Some architects of the markets insist that the huge spike in prices suggests that the markets functioned as planned. There is just one big problem with this theory: the incentives were evidently not big enough to motivate the generators to weather-proof in advance, and they were positively useless once the plants and pipes were frozen. Moreover, there is a very real possibility that the model created perverse incentives for generators to weather-proof some facilities but not others so that they could exacerbate the supply shortfall and then profit even more from their plants that managed to operate through the emergency.  

Texas’s wholesale electric market prices are not regulated by the federal government. That’s because Texas is the only state aside from Alaska and Hawaii with its own electric grid—a design chosen nearly a century ago specifically to avoid oversight from the federal government.  

The Texas model also comes with a retail twist: the state allows consumers the “Power to Choose” whether to pay a fixed rate that protects them against surge prices, or a lower rate that leaves them vulnerable if prices spike. It is the latter group that landed with those astronomical bills following the cold spell.

Biophysical Limitations

Ultimately, markets must prompt action in the tangible, physical world to move goods from supply to demand—even if those goods travel via seemingly intangible electrons. The physical aspects of supply and demand may confound the most carefully crafted models, or they may simply not be considered. 

On the supply side: For your light to turn on when you flip a switch, there must be interconnected wires all the way to where a generator is making electricity. If that generator is gas-fired, it must have a natural gas supply. In most of the United States, gas is delivered with something close to a just-in-time supply. Starting from complex systems of underground wells and processing plants, gas travels through pipelines which often must cross hundreds of miles, even within Texas. In February, much of this infrastructure froze. But it did not have to: In other parts of the country, the natural gas infrastructure is weatherized. And just to ERCOT’s west, grid managers prepared for frigid weather by shifting to alternate fuel sources.


Figure 2: Physical infrastructure of the natural-gas-to-electric energy supply system in Texas. Only the very large pipelines and transmission lines are shown, the “super-highways” for natural gas and electricity.

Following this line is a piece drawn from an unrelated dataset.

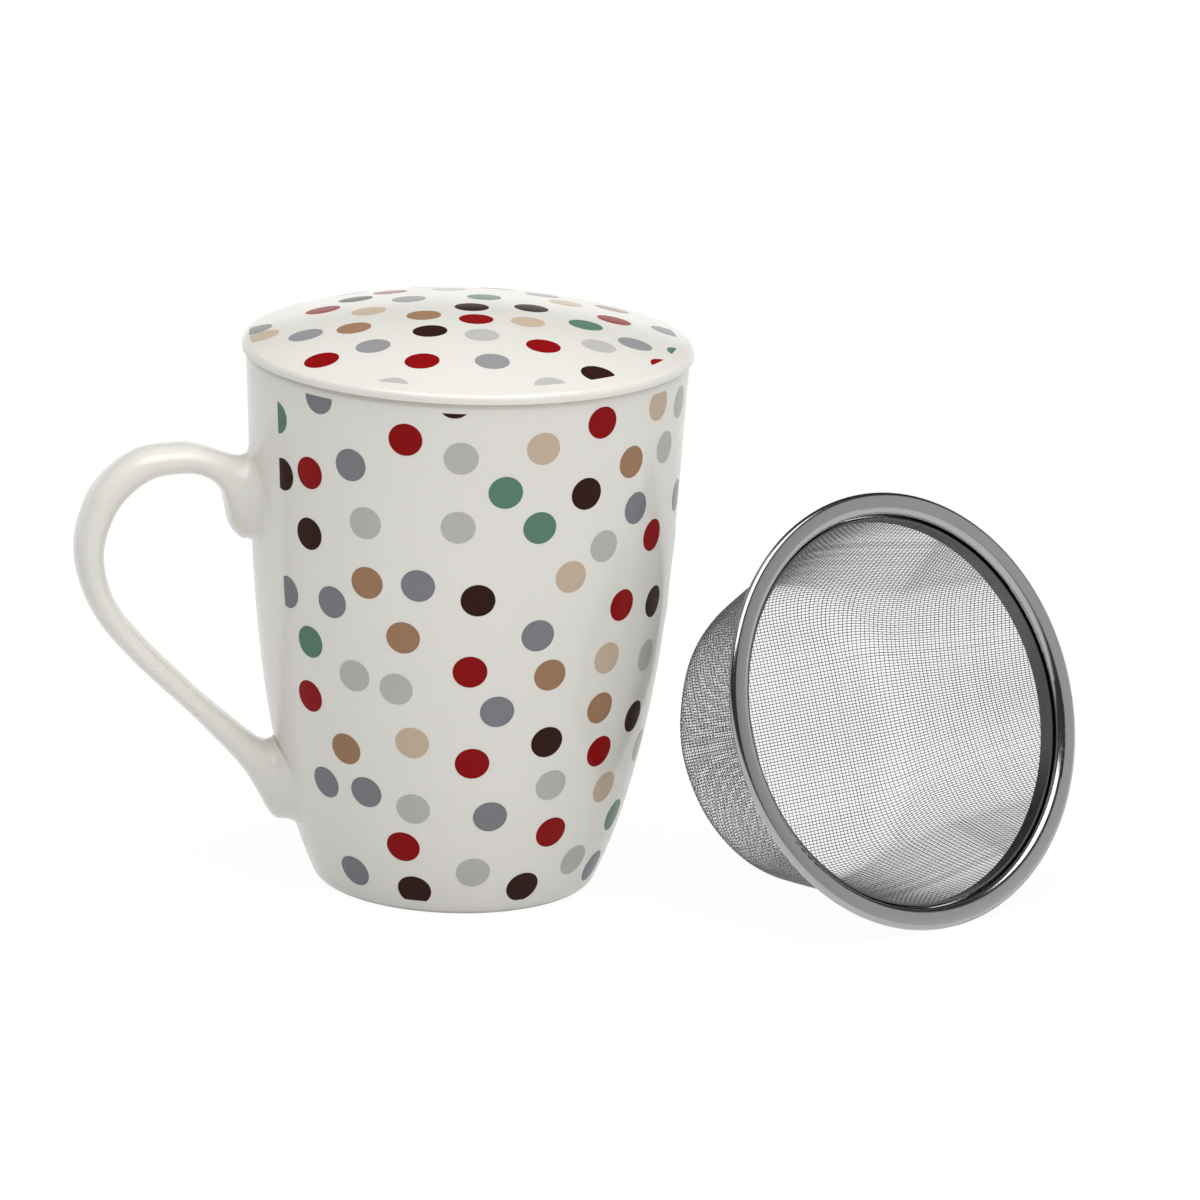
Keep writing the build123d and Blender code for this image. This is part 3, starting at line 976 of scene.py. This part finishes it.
def dot_tree(name, on_lid):
    """Build the tree that scatters, wraps and trims printed dots.

    Its base mesh is the flat layout: the listed dots as loose points, and the region of the
    scattered ones as a face.
    """
    tree, given = new_tree(
        name,
        {"Surface": "Object", "Dot width": "Float", "Dot height": "Float", "Film": "Float",
         "Spacing": "Float", "Seed": "Int", "Low edge": "Float", "High edge": "Float", "Gap": "Float",
         "Print radius": "Float", "Print centre": "Vector", **dict.fromkeys(INKS, "Color"),
         "Material": "Material"},
    )
    position = position_in(tree)
    surface = shape_of(tree, given["Surface"])
    if on_lid:
        on_surface, sheet = place_on_lid(tree, given, surface, position), lid_sheet(tree, given)
        stretch, outward = 1.0, (0.0, 0.0, 1.0)
    else:
        on_surface, sheet = place_on_wall(tree, given, surface, position), wall_sheet(tree, given)
        stretch = math(tree, "DIVIDE", REFERENCE_RADIUS, length_of(tree, level_part(tree, on_surface)))
        outward = vector_math(tree, "NORMALIZE", level_part(tree, position))
    dots = laid_dots(tree, given, flat_dots(tree, given, stretch), position, on_surface, outward)
    trimmed = add_node(tree, "GeometryNodeMeshBoolean", operation="INTERSECT", solver="EXACT")
    for shape in (sheet, dots):
        tree.links.new(shape, trimmed.inputs["Mesh 2"])
    # Give the trimmed dots their ink again, and shade them as the glaze under them.
    ink = at_nearest(tree, dots, stored(tree, "ink", "FLOAT_COLOR"), position, "FLOAT_COLOR")
    inked = store(tree, trimmed.outputs[0], "ink", ink, "FLOAT_COLOR", "FACE")
    shaded = shade_like(tree, inked, surface_shading(tree, surface, position))
    end_tree(tree, shaded, given["Material"])
    return tree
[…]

Gas lines are shown for the entire state, transmission lines for ERCOT. The blue represents the entirety of Texas that was below freezing temperatures during the Valentine’s Day storm. Source: Original map by Emily Piersiak and Lucy Cousins.

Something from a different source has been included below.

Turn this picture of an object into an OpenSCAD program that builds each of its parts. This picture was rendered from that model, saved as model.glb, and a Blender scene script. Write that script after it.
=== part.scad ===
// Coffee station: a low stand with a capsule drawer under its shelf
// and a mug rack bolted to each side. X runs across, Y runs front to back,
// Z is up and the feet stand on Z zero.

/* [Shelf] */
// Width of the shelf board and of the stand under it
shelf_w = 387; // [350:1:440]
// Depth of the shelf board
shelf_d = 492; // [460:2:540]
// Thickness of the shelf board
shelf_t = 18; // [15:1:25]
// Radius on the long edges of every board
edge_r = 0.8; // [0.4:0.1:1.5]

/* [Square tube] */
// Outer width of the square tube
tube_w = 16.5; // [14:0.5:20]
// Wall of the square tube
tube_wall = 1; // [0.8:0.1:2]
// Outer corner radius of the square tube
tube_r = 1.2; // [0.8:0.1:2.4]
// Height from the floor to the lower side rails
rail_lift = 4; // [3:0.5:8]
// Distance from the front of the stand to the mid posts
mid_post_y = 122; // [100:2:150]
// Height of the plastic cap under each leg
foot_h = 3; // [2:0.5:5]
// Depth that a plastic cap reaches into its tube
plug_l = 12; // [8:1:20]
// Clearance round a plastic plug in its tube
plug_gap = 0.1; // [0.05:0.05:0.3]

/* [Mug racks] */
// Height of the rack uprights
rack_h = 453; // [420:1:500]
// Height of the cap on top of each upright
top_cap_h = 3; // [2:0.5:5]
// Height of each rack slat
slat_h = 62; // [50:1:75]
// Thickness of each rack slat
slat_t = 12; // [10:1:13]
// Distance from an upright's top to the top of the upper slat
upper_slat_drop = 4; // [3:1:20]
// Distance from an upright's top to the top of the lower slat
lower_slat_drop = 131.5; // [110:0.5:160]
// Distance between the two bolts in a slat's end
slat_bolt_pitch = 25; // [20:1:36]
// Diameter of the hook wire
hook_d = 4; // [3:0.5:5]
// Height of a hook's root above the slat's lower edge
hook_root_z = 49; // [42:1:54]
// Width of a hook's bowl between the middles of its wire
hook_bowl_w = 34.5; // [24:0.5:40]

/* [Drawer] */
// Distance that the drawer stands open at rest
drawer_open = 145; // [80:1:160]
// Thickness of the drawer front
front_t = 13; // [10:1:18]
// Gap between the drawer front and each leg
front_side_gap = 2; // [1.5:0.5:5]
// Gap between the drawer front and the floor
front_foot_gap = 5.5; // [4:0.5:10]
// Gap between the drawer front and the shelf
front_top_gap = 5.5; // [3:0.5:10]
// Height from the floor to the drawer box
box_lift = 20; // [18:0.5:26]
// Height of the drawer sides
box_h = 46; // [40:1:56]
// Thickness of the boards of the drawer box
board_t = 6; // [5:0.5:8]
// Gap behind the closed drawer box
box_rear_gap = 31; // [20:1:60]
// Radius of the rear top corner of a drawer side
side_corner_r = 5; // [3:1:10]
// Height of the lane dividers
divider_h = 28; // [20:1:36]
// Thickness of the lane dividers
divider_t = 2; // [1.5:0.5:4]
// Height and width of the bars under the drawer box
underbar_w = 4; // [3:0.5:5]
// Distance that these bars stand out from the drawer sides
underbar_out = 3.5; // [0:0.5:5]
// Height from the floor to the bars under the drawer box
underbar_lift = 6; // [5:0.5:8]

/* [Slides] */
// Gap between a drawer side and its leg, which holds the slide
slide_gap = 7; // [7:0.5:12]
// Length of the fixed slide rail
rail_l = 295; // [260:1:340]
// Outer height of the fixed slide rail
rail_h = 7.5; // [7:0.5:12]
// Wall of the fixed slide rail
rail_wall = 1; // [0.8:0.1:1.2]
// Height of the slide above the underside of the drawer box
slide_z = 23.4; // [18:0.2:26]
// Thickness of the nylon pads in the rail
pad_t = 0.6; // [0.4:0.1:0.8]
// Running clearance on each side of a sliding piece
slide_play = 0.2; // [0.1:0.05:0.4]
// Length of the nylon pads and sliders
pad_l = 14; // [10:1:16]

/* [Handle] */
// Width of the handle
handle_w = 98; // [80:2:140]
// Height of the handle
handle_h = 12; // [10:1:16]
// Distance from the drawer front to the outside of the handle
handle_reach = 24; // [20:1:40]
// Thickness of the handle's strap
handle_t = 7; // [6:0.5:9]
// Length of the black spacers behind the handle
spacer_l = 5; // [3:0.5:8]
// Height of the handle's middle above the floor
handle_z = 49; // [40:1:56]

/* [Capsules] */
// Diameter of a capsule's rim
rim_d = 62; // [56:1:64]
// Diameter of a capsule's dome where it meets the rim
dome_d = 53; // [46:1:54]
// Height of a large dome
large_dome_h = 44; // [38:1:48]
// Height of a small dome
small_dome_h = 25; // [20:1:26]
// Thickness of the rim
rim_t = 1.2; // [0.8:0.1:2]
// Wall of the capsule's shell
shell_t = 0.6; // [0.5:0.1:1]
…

On the demand side: As the cold set in, many factories, commercial enterprises, and downtown office buildings kept running until—and even past—the forced blackouts. ERCOT, like other regional grid managers, has a system to pay electric customers to turn off non-essential lights, heaters, and machines at times of peak demand, but in Texas, this demand response system is limited. Outside of forced blackouts, Texans were left with the governor’s appeals for people to lower their thermostats and some voluntary cancellations of sporting events. In addition, the spike in demand when the temperatures dropped would have been less sharp had Texas been willing to pay for greater investments in energy efficiency. Energy efficiency in the form of insulation would have had a secondary benefit, too: when the power did go out, houses would have stayed warm and livable for much longer.

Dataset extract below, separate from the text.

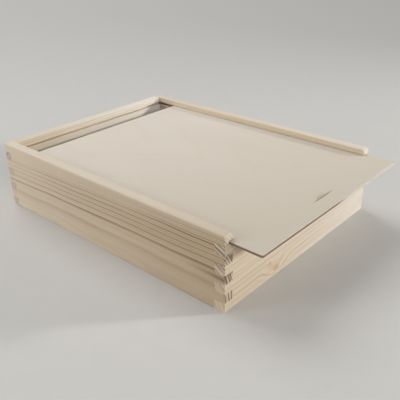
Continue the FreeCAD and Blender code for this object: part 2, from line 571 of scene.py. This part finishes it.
def roundOuterEdges(piece, look):
    along, outer, rim = look["along"], look["outer"], look["rim"]
    across = 1 - along
    reach = (outerX, outerY)[along]
    top = look["high"][2]
    edges = boardEdges

    def onSilhouette(vert):
        noseX, noseZ = outerX - edges["nose"], topZ - edges["nose"]
        onNose = along == 0 and vert.co.x > noseX - hair and vert.co.z > noseZ - hair
        return near(abs(vert.co[along]), reach) or near(vert.co.z, topZ) or onNose

    def isNose(edge):
        return allAt(edge, 0, outerX) and allAt(edge, 2, topZ)

    def isArris(edge):
        outside = allAt(edge, across, outer) and all(onSilhouette(vert) for vert in edge.verts)
        backTop = along == 0 and allAt(edge, 0, -outerX) and allAt(edge, 2, topZ)
        return isCorner(edge, bentEdge) and (outside or backTop)

    def isRim(edge):
        onRim = allAt(edge, 2, top) and allAt(edge, across, rim)
        return isCorner(edge, bentEdge) and onRim and all(vert.co.x > -innerX - hair for vert in edge.verts)

    def isFoot(edge):
        outside = all(abs(vert.co[across]) > abs(outer) - edges["arris"] - hair for vert in edge.verts)
        return isCorner(edge, bentEdge) and allAt(edge, 2, 0) and outside

    editPiece(piece)
    if along == 0:
        roundEdges(piece, edges["nose"], edges["noseSegments"], isNose)
    roundEdges(piece, edges["arris"], edges["arrisSegments"], isArris)
    roundEdges(piece, edges["rim"], edges["smallSegments"], isRim)
    roundEdges(piece, edges["foot"], edges["smallSegments"], isFoot)
    # the fine edge that sanding leaves wherever two faces still meet sharply
    roundEdges(piece, edges["joint"], edges["jointSegments"], isSharp)
    leaveEdit()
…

In addition, distributed energy resources and microgrids, which use emerging technologies like solar power paired with batteries, could keep the power running even when the larger grid goes out, potentially saving lives, money, and resources. 

The defenders of the Texas model claim that this storm was an unpredictable once-in-a-hundred years event—but it was not. Earlier cold spells in 1989, 2011, and 2014 offered clear warnings.  Moreover, some climate models suggest that as Arctic sea ice melts, the kinds of polar weather that froze Texas last month may descend into mid-continents more frequently and linger for longer.

“Ultimately, the Texas authorities’ faith in their markets reinforced their propensities not to plan, coordinate, and invest; to favor low costs over resilience; and to privilege industry profits over the protection of retail consumers.”

Governance Options

Market skeptics might argue that this crisis represents the definitive failure of market-based models of electricity provision. In December 2020, the North American Electric Reliability Corporation assessed all North American regions for their vulnerability to extreme winter weather. The three regions with the most serious concerns were Texas, New England, and California: three regions with advanced wholesale markets. 

More fundamentally, relying on marginal market prices to provide the incentives for the production and delivery of electricity means that all of the biophysical things enrolled in the supply-and-demand chain, from Texas landscapes to human lives, are vulnerable to the vagaries of electric prices. And when those markets fail to deliver, there may be no backup.

Still, it is hard to hold up the old systems of vertically integrated utility generation and cost-based energy pricing as a model. A number of the non-market regions are inching toward competitive markets to benefit from the advantages of cost, efficiency, rapid resource-sharing, and innovation, as well as opportunities for profit. 

Other electric market regions have ensured reliability and resilience more effectively. Some created capacity markets, with incentives to retain back-up capacity and alternative fuels. Some developed strong demand-response programs. Some market regions and states imposed weatherization requirements and checks. Some are promoting the development of storage that can rapidly supplement generation supply, or beginning to actively coordinate with distributed generation efforts. Almost all created better systems of inter-jurisdictional and inter-regional coordination, some with broad sets of stakeholders involved in planning as well as market design and regulation

Ultimately, the Texas authorities’ faith in their markets reinforced their propensities not to plan, coordinate, and invest; to favor low costs over resilience; and to privilege industry profits over the protection of retail consumers. Yet the market design flaws were not so fundamental that the system could not have avoided massive blackouts with a little bit of good old-fashioned planning, coordination, regulation, and public investment. Now Texan leaders need to get ready for the next big cold weather event, since one is coming for sure.